San Bernardino Shooting: How to Cope With Violence in the Workplace

Motive unclear in San Bernardino deaths, but workplace connection considered.

— -- The shooting rampage that left 14 people dead in California Wednesday has put a spotlight on violence in the workplace. Investigators are trying to understand why suspected shooters Syed Rizwan Farook and Tashfeen Malik marched into a conference at the Inland Regional Center in San Bernardino and allegedly started shooting.

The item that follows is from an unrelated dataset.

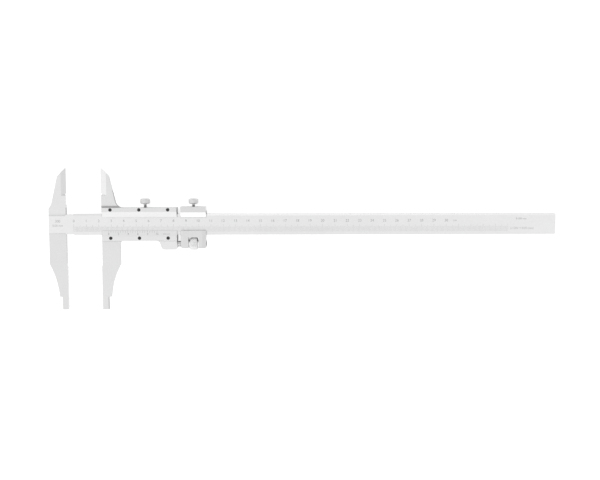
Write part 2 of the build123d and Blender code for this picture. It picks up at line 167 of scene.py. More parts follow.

Whether this was a workplace-motivated incident remains to be seen but, either way, deadly workplace violence is relatively rare, with documented workplace homicides even declining from 463 in 2012 to 403 last year, according to the Bureau of Labor Statistics Census of Fatal Occupational Injuries. That accounts for less than 10 percent of the 4,679 fatal workplace injuries in 2014.

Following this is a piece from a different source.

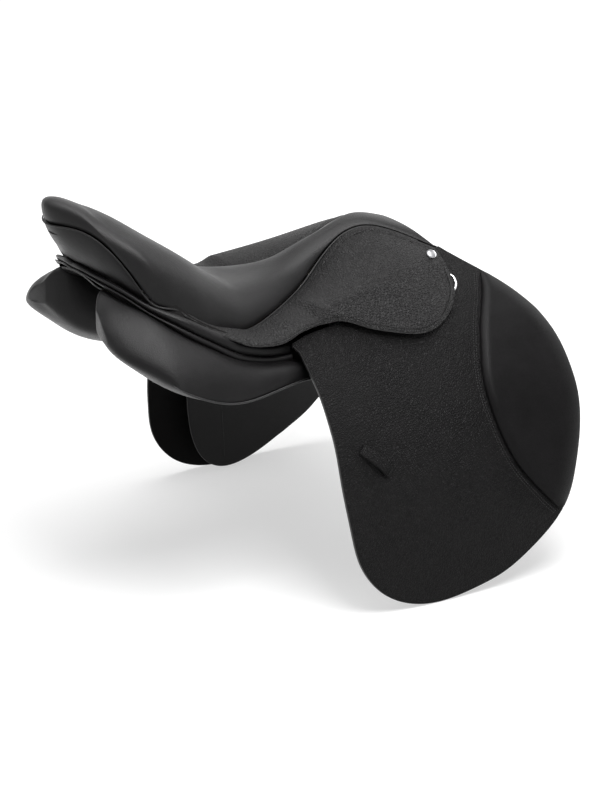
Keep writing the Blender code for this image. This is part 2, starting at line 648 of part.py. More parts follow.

John Bruner of In-Crisis Consulting advises running, if possible, hiding, if trapped, and confronting and fighting an attacker as a last resort.

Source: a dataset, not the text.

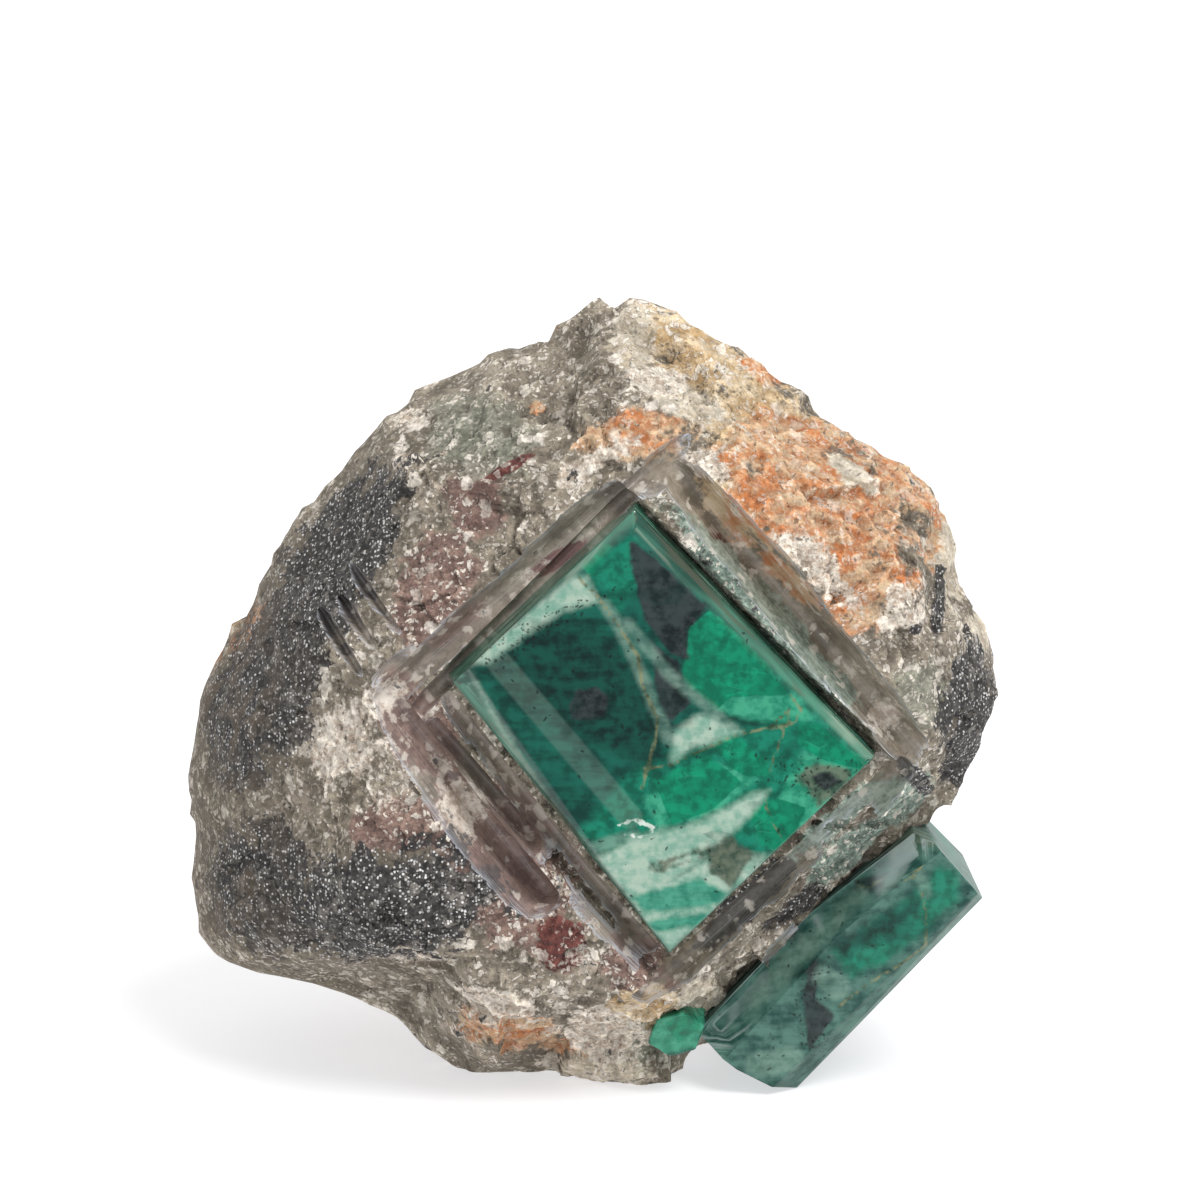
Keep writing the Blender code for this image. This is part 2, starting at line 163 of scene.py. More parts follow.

“You need to be aggressive; you have to fight for your life," Bruner told ABC News.

The Department of Homeland security has a detailed guide on how to survive an active-shooter situation. The agency advises running if there is a clear exit, but to be sure to keep hands visible and follow the orders of police.

If you need to confront the shooter, the agency advises using improvised weapons, yelling and acting as aggressively as possible.

Dr. Gail Saltz, a New York-based psychoanalyst, told ABC News that it's important, in spite of the news, that people do not become terrorized or desensitized to the violence. She advised being aware, but not letting frightening news overtake your life or stop your normal routine.

"Too many people are probably watching it over and over again and having it on in the background with their children in the room," Saltz said. "Unfortunately, we have to go to work and our children are aware that we go to work."

She pointed out that the chance of encountering deadly violence in the workplace is rare.

"You have to hold on to that kind of logic; know that you’re not going to stop crossing the street, you’re not going to stop driving your car,” Saltz said. “You’re not going to stop going to work.”